The country’s trade-based economy is healthy and, though personal taxes are among the world’s highest, business taxes are low, averaging 22 percent. Notable Swedish companies include AstraZeneca, Ericsson, H&M, IKEA and Skype.

Here are six tips for doing business in Sweden.

1. Ethics are essential.

Swedish businesses are among the most corruption-free worldwide. American companies seeking corporate social responsibility (CSR) in global partnerships will find the Swedish people to be steadfast in their commitment to the environment, social equality, gender equity and fair workplace practices.

2. Swedes make work/life balance work.

Swedes have a word, lagom, that refers to sufficiency – just enough. This concept embodies the Swedish work ethic. Meticulous and efficient, Swedes show up, work smart and head home. Employees typically leave around 5 p.m. to care for their families. In fact, the need to work late is often considered a result of poor planning. Though colleagues sometimes take work home, try to avoid contact after hours unless there is a crisis.

Keep in mind that many businesses close in late February to early March and during the summer months to allow for vacations — five weeks of annual leave is the norm. Expect businesses to be shuttered during Christmas and Easter seasons as well.

3. Everyone has a seat at the table.

The Swedish work environment is democratic and men and women are considered equals. Using titles is uncommon and employees of all ranks refer to each other by first name.

Expect extensive dialogue and group contemplation before decisions are reached. Paradoxically, co-workers will join in discussions only when they feel they have a relevant point to contribute. High-pressure tactics or interrupting others is not tolerated, and self-aggrandizing is frowned upon. Verbal agreements are considered binding and underscored with signed contracts.

4. It pays to be on time.

Punctuality is a virtue in Swedish culture. It is expected that you arrive on time for business and social events. Call if you must be a few minutes late. Even the beloved coffee break — fika — is slated into the workday. Manage time effectively by scheduling meetings at least two weeks in advance, circulating agendas before on-site visits, and keeping to the agreed upon start and stop times. Follow up in writing.

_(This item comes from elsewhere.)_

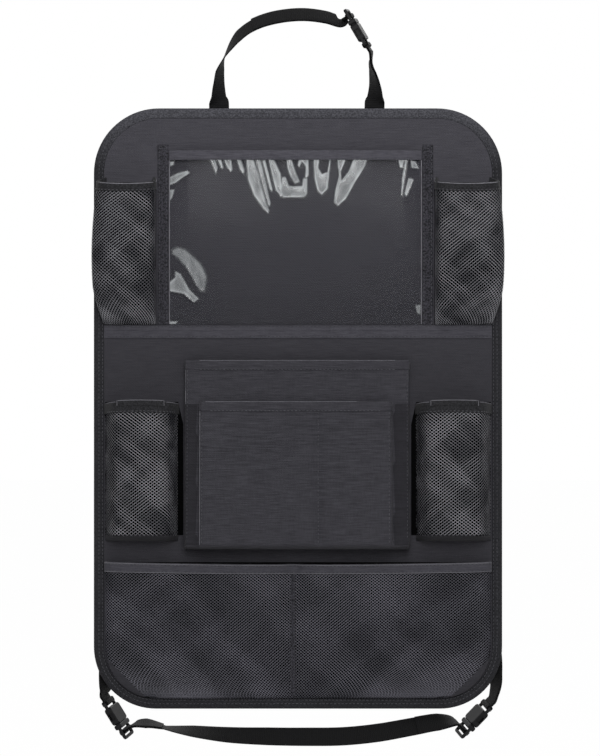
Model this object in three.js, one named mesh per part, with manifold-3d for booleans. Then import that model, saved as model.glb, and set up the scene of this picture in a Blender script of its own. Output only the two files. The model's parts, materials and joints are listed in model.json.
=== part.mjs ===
// A car seat back organizer: a flat fabric mat that hangs behind a car seat, with a clear tablet pocket,
// five net pockets, two cloth pockets, a strap with a buckle round the headrest and another round the seat.
// Millimetres. +X is to the right for someone facing the pockets, +Y points at the seat, +Z is up.
// The origin is the centre of the mat's back face.

import * as THREE from "three";
import { mergeVertices } from "three/addons/utils/BufferGeometryUtils.js";
import Module from "manifold-3d";

const wasm = await Module();
wasm.setup();

// Driving sizes. A drop is measured down from the mat's top edge, an offset sideways from its middle,
// and a depth out from the mat's front face.
const gap = 0.3; // left between pieces that lie on each other or are sewn together
const mat = { width: 408, height: 600, thickness: 3, rim: 1.4, topCorner: 65, bottomCorner: 62 };
const binding = { cover: 10, wall: 0.5, bevel: 0.8 };
const tape = { width: 10.8, thickness: 0.8, above: 6, crossHeight: 13 };
const hem = { wall: 0.8 };
const tablet = {
  drop: 42.5, width: 253, height: 174, offset: -2.6,
  footDepth: 3, depth: 8, ease: 30, film: 0.5, hem: 9.5,
};
const upperNet = { drop: 74, depth: 30, baseDepth: 8, thickness: 1, hem: 8, bulge: 13, foot: 22, side: 6 };
const largePocket = { drop: 252.5, height: 188, width: 224.5, offset: -0.8, mouthDepth: 10, baseDepth: 23 };
const frontPocket = { drop: 293.5, height: 144, width: 193, offset: -2.5, depth: 9, dividerOffset: 20 };
const cloth = { thickness: 1.2, fold: 0.6, foldHeight: 9 };
const sideNet = {
  drop: 293.5, height: 139, depth: 24, baseDepth: 8, thickness: 1,
  hem: 10, spacing: 5.5, gusset: 6, side: 16,
};
const lowerNet = {
  drop: 453.5, mouthDepth: 15, baseDepth: 6, thickness: 1, hem: 9,
  seamOffset: -5.5, seamWidth: 5.5, seamEase: 2.3, seamSide: 16, side: 36, foot: 18,
};
const diamond = { spacing: 13, lowerSpacing: 16.5, across: 0.38, along: 0.72, edge: 5 };
const webbing = { width: 20, thickness: 1.3, overlap: 0.05, stem: 3 };
const buckle = { side: 2, thickness: 8, frame: 3.2, corner: 2.5, bevel: 0.6, wall: 1.5, slotPlay: 1 };
const socket = { bar: 2.4, slot: 4, housing: 18.4, window: 7, backWall: 2 };
const clip = {
  base: 5, slot: 3.5, bar: 2, endBar: 3, prong: 14,
  prongWidth: 3.4, prongHeight: 4, guide: 11.2, play: 0.4,
};

const top = mat.height / 2;
const side = mat.width / 2;
const front = -mat.thickness; // Y of the mat's front face
const face = front - gap; // Y where a piece that lies on the mat begins
const inner = side - binding.cover - gap; // half the width left between the two sides' binding
const hemReach = gap + hem.wall; // how far a hem stands out from its pocket's wall
const beyond = 60; // how far a cutting solid runs past what it cuts

// Materials
const matt = (color, roughness) => new THREE.MeshStandardMaterial({ color, roughness, metalness: 0 });
const oxford = matt(0x3c3b40, 0.85);
const trim = matt(0x434247, 0.8);
const netting = matt(0x55545a, 0.7);
const strapping = matt(0x1d1d1e, 0.75);
const plastic = matt(0x151516, 0.45);
const film = matt(0x8f9496, 0.12);
film.transparent = true;
film.opacity = 0.35;

const organizer = new THREE.Group();

function addPiece(name, geometry, material, parent = organizer) {
  const mesh = new THREE.Mesh(geometry, material);
  mesh.name = name;
  parent.add(mesh);
}

// Solids and booleans
function toSolid(geometry) {
  const bare = geometry.index ? geometry.toNonIndexed() : geometry.clone();
  bare.deleteAttribute("normal");
  bare.deleteAttribute("uv");
  const merged = mergeVertices(bare, 1e-4);
  const vertProperties = new Float32Array(merged.attributes.position.array);
  const triVerts = new Uint32Array(merged.index.array);
  return new wasm.Manifold(new wasm.Mesh({ numProp: 3, vertProperties, triVerts }));
}

function toGeometry(solid) {
  const { vertProperties, triVerts } = solid.getMesh();
  return new THREE.BufferGeometry()
    .setAttribute("position", new THREE.BufferAttribute(vertProperties, 3))
    .setIndex(new THREE.BufferAttribute(triVerts, 1));
}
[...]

5. Relationships are not overly familiar.

Not prone to outward displays of emotion, Swedes appear reserved by American standards and appreciate their personal space. As introductions are made, greet each person in the room with a swift, firm handshake and maintain eye contact when conversing. Knowing some Swedish phrases will make a good impression, though English is widely spoken.

Avoid hugs or physical touch and limit hand gestures or other nonverbal communication. Workplace questions about families or personal lives can seem intrusive. Keep small talk and joking to a minimum.

6. Wardrobes are casual – but not careless.

Business casual is the norm and another cultural example of avoiding status or showmanship. Executives and managers do not use clothing to differentiate themselves from employees. However, Swedes appreciate good design, and this is reflected in their style choices. Though jeans and sandals might be commonplace, play it safe and dress in modest, conservative business attire for initial meetings.

Also, be mindful of the season when traveling. While summers usher in near constant daylight, winters can be bitterly cold — bundle up!